What Does ‘Any Person, Any Study’ Mean? Professors Deconstruct Ezra Cornell’s Motto

One hundred and fifty years after Ezra Cornell promised “any person … any study” to students of the University he founded, this ambitious motto still remains aspirational, — and unfulfilled — according to professors who came to share their reflections in a Monday panel. For Prof. Gerard Aching M.A. ’90, Ph.D. ’91, romance studies, Ezra’s words served as “a license for experimenting and exploring.” As a graduate student, he was encouraged to take his inquiries to areas beyond his own discipline and even into other departments, he recalled. Originally from Trinidad and Tobago, Aching said he also cherished the diverse group of people from “Iowa, France, South Carolina and Puerto Rico” that he studied with. Eduardo Peñalver ’94, dean of Cornell Law School, echoed Aching’s experience in expansive learning but also added how “Ezra took the ‘any person’ language very literally.”

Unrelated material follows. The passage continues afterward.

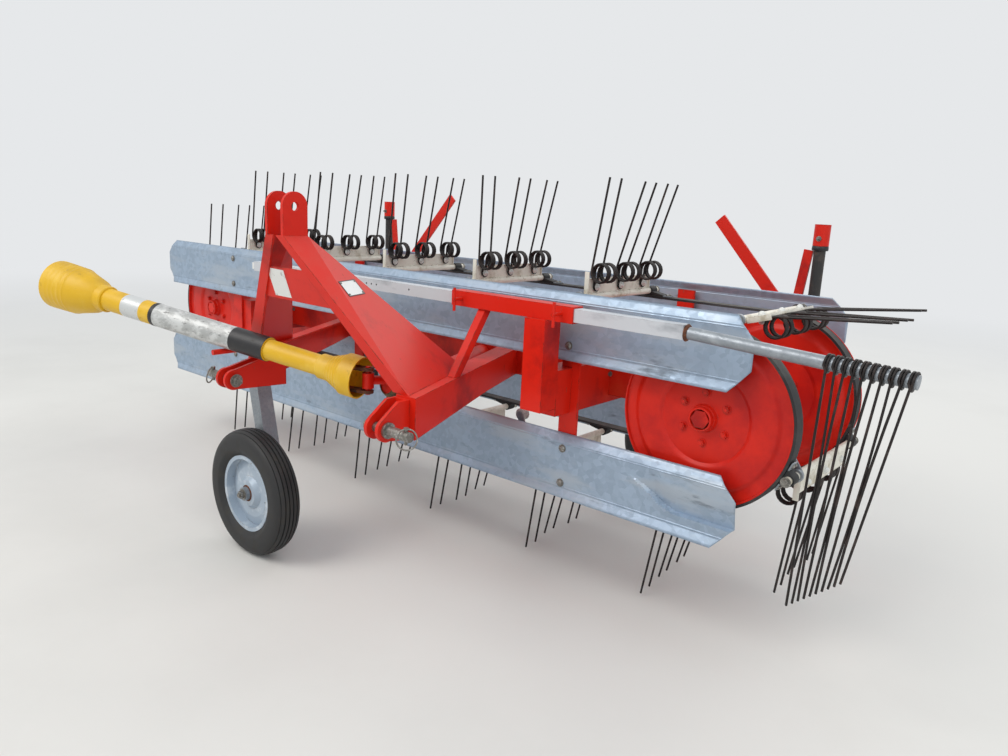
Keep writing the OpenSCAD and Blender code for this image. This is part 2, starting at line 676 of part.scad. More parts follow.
mast_xs = [450, 2960];
castor_xs = [castor_left_x, castor_right_x];
head_foot = rail_z - 230;
module rear_rail() color(paint_red) placed() {
    half = rail_s / 2;
    difference() {
        union() {
            translate([mast_xs[0] - 40, rail_y - half, rail_z - half])
                cube([mast_xs[1] - mast_xs[0] + 80, rail_s, rail_s]);
            for (x = mast_xs) rod_z(x, rail_y, 38, rail_z - 90, rail_z + 60);
            for (x = castor_xs) rod_z(x, rail_y, half, head_foot, rail_z - half + 1);
            // Columns: foot, tip and width of a brace
            for (b = [
                [[615, 900], [966, 1290], 50], [[2850, 900], [2533, 1252], 50],
                [[520, 900], [492, 1150], 36], [[2890, 900], [2918, 1150], 36],
            ]) flat_bar([b[0][0], rail_y, b[0][1]], [b[1][0], rail_y, b[1][1]], b[2], 10);
        }
        for (x = mast_xs) rod_z(x, rail_y, 22 + fit, rail_z - 91, rail_z + 61);
        for (x = castor_xs) rod_z(x, rail_y, stem_r + run_gap, head_foot - 1, rail_z - 60);
    }
}
module rear_masts() color(black) placed() for (x = mast_xs) rod_z(x, rail_y, 22, rail_z - 120, 1240);
module rear_mast_caps() color(paint_red) placed() for (x = mast_xs) difference() {
    rod_z(x, rail_y, 30, 1168, 1250);
    rod_z(x, rail_y, 22 + fit, 1167, 1240 + fit);
}

/* Drive */

gear_c = [2230, -325];
gear_turn = atan2(draft_front[0] - draft_rear[0], draft_rear[1] - draft_front[1]);
// Reach of the gearbox plate to the draft beam's side
gear_side = draft_front[0] - (gear_c[1] - draft_front[1]) * tan(gear_turn) - draft_w / 2;
gear_reach = (gear_side - gear_c[0]) * cos(gear_turn);
cross_r = 8;
module gearbox() color(paint_red) placed() {
    translate([gear_c[0], gear_c[1], axis_z]) rotate([0, 0, gear_turn]) {
        box([-62, -75, -70], [62, 75, 70]);
        box([61, -60, -45], [gear_reach - fit, 60, 45]);
    }
    run = beam_y + 40 - gear_c[1];
    intersection() {
        rod([gear_c[0], gear_c[1], axis_z], [gear_c[0] - run * tan(gear_turn), beam_y + 40, axis_z], 38);
        box([1500, -600, 0], [2600, beam_y, 1000]);
    }
    mouth = [gear_c[0], gear_c[1] - 112, axis_z + 33];
    rod([gear_c[0] + 10, gear_c[1] - 65, axis_z + 24], mouth, 46);
    rod(mouth, joint, 14);
    rod_z(joint[0], joint[1], 18, joint[2] - 24, joint[2] + 24);
    rod_z(joint[0], joint[1], cross_r, joint[2] - 44, joint[2] + 44);
}
// Inner half on +Z from the joint: hollow guard cone, then the tube that runs inside the outer half
tube_lap = 420;
inner_r = guard_r - 5.5;
module shaft_inner_half() color(yellow) placed() {
    along(joint, joint + shaft_way) rotate_extrude() polygon([
        [0, 70], [61, 70], [61, 26], [66, 26], [66, 76], [58, 84], [50, 135], [40, 150], [40, 169],
        [inner_r, 175], [inner_r, inner_len + tube_lap], [0, inner_len + tube_lap],
    ]);
    difference() {
        translate(joint) rotate([0, 0, atan2(shaft_way[1], shaft_way[0])]) for (z = [-40, 30]) {
            translate([0, 0, z]) cylinder(r = 18, h = 10);
            translate([0, -18, z]) cube([80, 36, 10]);
        }
        rod_z(joint[0], joint[1], cross_r + run_gap, joint[2] - 50, joint[2] + 50);
    }
}
// Outer half: guard tube over the inner one, then the core that carries the outer yoke
cone_root = outer_len - 245;
cone_wall = 6;
module shaft_outer_half() color(yellow) placed() along(joint, joint + shaft_way) translate([0, 0, inner_len]) {
    rotate_extrude() polygon([
        [inner_r + run_gap, 0], [guard_r, 0], [guard_r, cone_root], [22, cone_root], [22, outer_len - 80],
        [0, outer_len - 80], [0, tube_lap + 10], [inner_r + run_gap, tube_lap + 10],
    ]);
    translate([0, 0, outer_len - 84]) rotate([0, -14, 0]) {
        cylinder(r = 30, h = 60);
        translate([0, 0, 59]) cylinder(r = 26, h = 86);
    }
}
// Guard cone: a collar round the tube's end, a shoulder and a wide open mouth round the yoke
module outer_cone() color(yellow) placed() along(joint, joint + shaft_way) translate([0, 0, inner_len])
    rotate_extrude() polygon([
        [guard_r + fit, cone_root - 14], [46, cone_root - 14], [47, outer_len - 212], [60, outer_len - 193],
        [77, outer_len - 127], [80, outer_len - 117], [86, outer_len - 10], [86, outer_len], [82, outer_len],
        [80 - cone_wall, outer_len - 110], [60 - cone_wall, outer_len - 178], [40, outer_len - 190],
        [22 + fit, outer_len - 190], [22 + fit, cone_root + fit], [guard_r + fit, cone_root + fit],
    ]);

/* Wheels */

rim_half = tyre_w / 2 - 14;
flange_w = 8;
// Tyre on an axis along Y, its middle at y = 0, with beads between the rim's flanges
module tyre() rotate([90, 0, 0]) rotate_extrude($fn = 72) difference() {
    bead = rim_half - flange_w - fit;
    wall = tyre_w / 2 - 12;
    mid = (tyre_r + rim_r) / 2 - 2;
    union() {
        translate([rim_r - 8, -bead]) square([12, 2 * bead]);
        translate([rim_r + fit, -wall]) square([tyre_r - rim_r - 20, 2 * wall]);
        translate([mid, 0]) scale([tyre_r - mid, tyre_w / 2]) circle(1, $fn = 48);
    }
    translate([0, -tyre_w]) square([rim_r - 8, 2 * tyre_w]);
}
hub_out = 30;
hub_in = 42;
// Rim with a dished disc and a hub bored for the axle
module rim() rotate([90, 0, 0]) rotate_extrude($fn = 72) {
    seat = rim_r - 8 - fit;
    well = rim_r - 14;
    bore = axle_r + run_gap;
    w = rim_half - flange_w;
    polygon([
        [seat, -w], [seat, w], [well, w], [well, 4], [90, 14], [60, 14], [46, hub_out], [bore, hub_out],
        [bore, -hub_in], [40, -hub_in], [40, 8], [60, 8], [88, 8], [well, -2], [well, -w],
    ]);
    for (y = [w, -rim_half]) translate([well, y]) square([rim_r - well, flange_w]);
}
front_wheel = [front_pivot_x + trail, -front_pivot_y - 87, wheel_z];
module rim_front() color(zinc) placed() translate(front_wheel) rim();
module tyre_front() color(black) placed() translate(front_wheel) tyre();

// Front castor: stem, collar and a leaning square leg that carries a stub axle
module wheel_leg_front() color(zinc) placed() {
    x = front_pivot_x + trail;
    top = [front_pivot_x, -front_pivot_y, head_z - 20];
    foot = [x, -front_pivot_y, wheel_z - 30];
    rod_z(front_pivot_x, -front_pivot_y, stem_r, head_z - 30, head_z + 105);
    rod_z(front_pivot_x, -front_pivot_y, stem_r + 14, head_z - 26, head_z - fit);
    hull() for (p = [top, foot]) translate(p - [leg_s / 2, leg_s / 2, 0]) cube([leg_s, leg_s, 4]);
    rod_y(x, wheel_z, axle_r, front_wheel[1] - hub_out - 10, foot[1]);
    rod_y(x, wheel_z, axle_r + 12, front_wheel[1] - hub_out - 16, front_wheel[1] - hub_out - fit);
}

// Rear castor fork: stem, collar, crown and two tapered legs that trail towards -X
module castor(x) {
    crown = 2 * wheel_z + 16;
    rod_z(x, rail_y, stem_r, crown, rail_z - 62);
    rod_z(x, rail_y, stem_r + 16, crown, head_foot - fit);
    box([x - trail - 30, rail_y - tyre_w / 2 - 20, crown], [x + 35, rail_y + tyre_w / 2 + 20, crown + 12]);
    for (side = [-1, 1]) {
        y = rail_y + side * (tyre_w / 2 + 14) - 6;
        plate_y(y, 12) polygon([
            [x + 30, crown + 12], [x - trail - 30, crown + 12],
            [x - trail - 26, wheel_z - 24], [x - trail + 26, wheel_z - 24],
        ]);
    }
    rod_y(x - trail, wheel_z, axle_r, rail_y - tyre_w / 2 - 26, rail_y + tyre_w / 2 + 26);
}
module castor_left() color(zinc) placed() castor(castor_left_x);
module castor_right() color(zinc) placed() castor(castor_right_x);
module rim_left() color(zinc) placed() translate([castor_left_x - trail, rail_y, wheel_z]) rim();
module rim_right() color(zinc) placed() translate([castor_right_x - trail, rail_y, wheel_z]) rim();
module tyre_left() color(black) placed() translate([castor_left_x - trail, rail_y, wheel_z]) tyre();
module tyre_right() color(black) placed() translate([castor_right_x - trail, rail_y, wheel_z]) tyre();

main_beam();
cross_arm_left();
cross_arm_right();
draft_beam_right();
draft_arm_left();
mast_leg_right();
mast_leg_left();
mast_web();
hitch_foot_right();
hitch_foot_left();
lower_pin_right();
lower_pin_left();
sheave_front_left();
sheave_front_right();
sheave_rear_left();
sheave_rear_right();
sheave_shafts();
belt_front_runs();
belt_front_bends();
belt_rear_runs();
belt_rear_bends();
tine_bars_top();
tine_bars_right_end();
tine_bars_bottom();
tine_bar_left_end();
follower_levers();
sheet_front_upper();
sheet_front_lower();
sheet_rear_upper();
sheet_rear_lower();
sheet_posts();
deflector_sleeve();
sleeve_clamps();
deflector_bar();
deflector_tines();
rear_rail();
rear_masts();
rear_mast_caps();
gearbox();
shaft_inner_half();
shaft_outer_half();
outer_cone();
shaft_rest();
wheel_leg_front();
rim_front();
tyre_front();
castor_left();
castor_right();
rim_left();
rim_right();
tyre_left();
tyre_right();
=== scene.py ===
import math

import bmesh
import bpy
from bpy.props import FloatProperty, FloatVectorProperty, IntProperty, PointerProperty
from mathutils import Matrix, Vector, noise


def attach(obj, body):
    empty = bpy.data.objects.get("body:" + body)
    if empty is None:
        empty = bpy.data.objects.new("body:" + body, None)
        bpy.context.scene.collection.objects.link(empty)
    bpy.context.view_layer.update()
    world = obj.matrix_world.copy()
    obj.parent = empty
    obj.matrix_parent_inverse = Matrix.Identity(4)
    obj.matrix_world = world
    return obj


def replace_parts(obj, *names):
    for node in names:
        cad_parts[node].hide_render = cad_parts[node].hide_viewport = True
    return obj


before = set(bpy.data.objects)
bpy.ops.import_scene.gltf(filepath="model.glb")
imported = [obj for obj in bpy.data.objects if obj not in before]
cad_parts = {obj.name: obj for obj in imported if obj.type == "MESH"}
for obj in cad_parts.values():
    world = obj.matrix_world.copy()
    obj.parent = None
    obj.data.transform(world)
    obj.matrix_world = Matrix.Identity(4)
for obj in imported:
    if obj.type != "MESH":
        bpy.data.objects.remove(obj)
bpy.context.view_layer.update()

bl_info = {
    "name": "Belt hay rake dressing",
    "version": (1, 0, 0),
    "blender": (4, 5, 0),
    "location": "View3D > Sidebar > Hay rake",
    "description": "Wires, bolts, tyres, guards, sheets and finishes of a three-point mounted belt hay rake",
    "category": "Object",
}

# Sizes of the rack in millimetres, as the solids have them. X runs along the belts from the sheets' left
# end, Y = 0 is the front sheets' outer face and Z = 0 is the ground.
ORIGIN = Vector((1815.5, 109, 0))
# The sheaves' axes and rim, and the belts' front edges
LEFT_X, RIGHT_X, AXIS_Z, SHEAVE_R = 360, 3055, 690, 265
BELT_Y, REAR_BELT_Y = 45, 555
# How far the bars' rods and the belt's middle lie from the sheaves' axes
ROD_OUT, LOOP_R = 291.3, 269.3
# Where the first bar lies along the belt, and the way from bar to bar
BAR_START = 198
BAR_PITCH = (2 * (RIGHT_X - LEFT_X) + 2 * math.pi * LOOP_R) / 14
# The sheets' size, their corners' bevel, where the dent starts, their lower edges, the rear pair's face
SHEET_LEN, SHEET_H, BEVEL_LEN, BEVEL_H, DENT_X = 3200, 214, 58.5, 65, 2835
LOWER_SHEET_Z, UPPER_SHEET_Z, RACK_DEPTH = 332, 794, 787
# The posts that the sheets are bolted to, and the rear rail
POST_XS, RAIL_Y = (617, 2595), 1120
GEARBOX = Vector((2230, -325, AXIS_Z))
# The inner joint of the drive shaft, and the shaft's way from it
JOINT = Vector((2215, -505, 728))
SHAFT_WAY = Vector((-0.945, -0.296, 0.139)).normalized()
# Columns: the wheel's middle, the body it turns with and the body that carries it
WHEELS = {
    "front": (Vector((1662, -560, 228)), "front_wheel", "front_leg"),
    "left": (Vector((543, RAIL_Y, 228)), "castor_wheel_left", "castor_fork_left"),
    "right": (Vector((2403, RAIL_Y, 228)), "castor_wheel_right", "castor_fork_right"),
}
X_AXIS, Y_AXIS, Z_AXIS = Vector((1, 0, 0)), Vector((0, 1, 0)), Vector((0, 0, 1))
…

Peñalver said Ezra once advocated for two students who were rejected by admissions officers  because “they don’t know enough.” The founder, upon hearing about this decision, asked the admissions director, “if they don’t know enough, why don’t you teach them?”
He thought college education should be affordable enough that a student could pay their way through it by working on a local farm or on the grounds. Ezra even promoted an “Earn while you Earn” program, which featured an on-campus shoe factory that allowed students to work while studying, Peñalver said, citing A History of Cornell by Morris Bishop.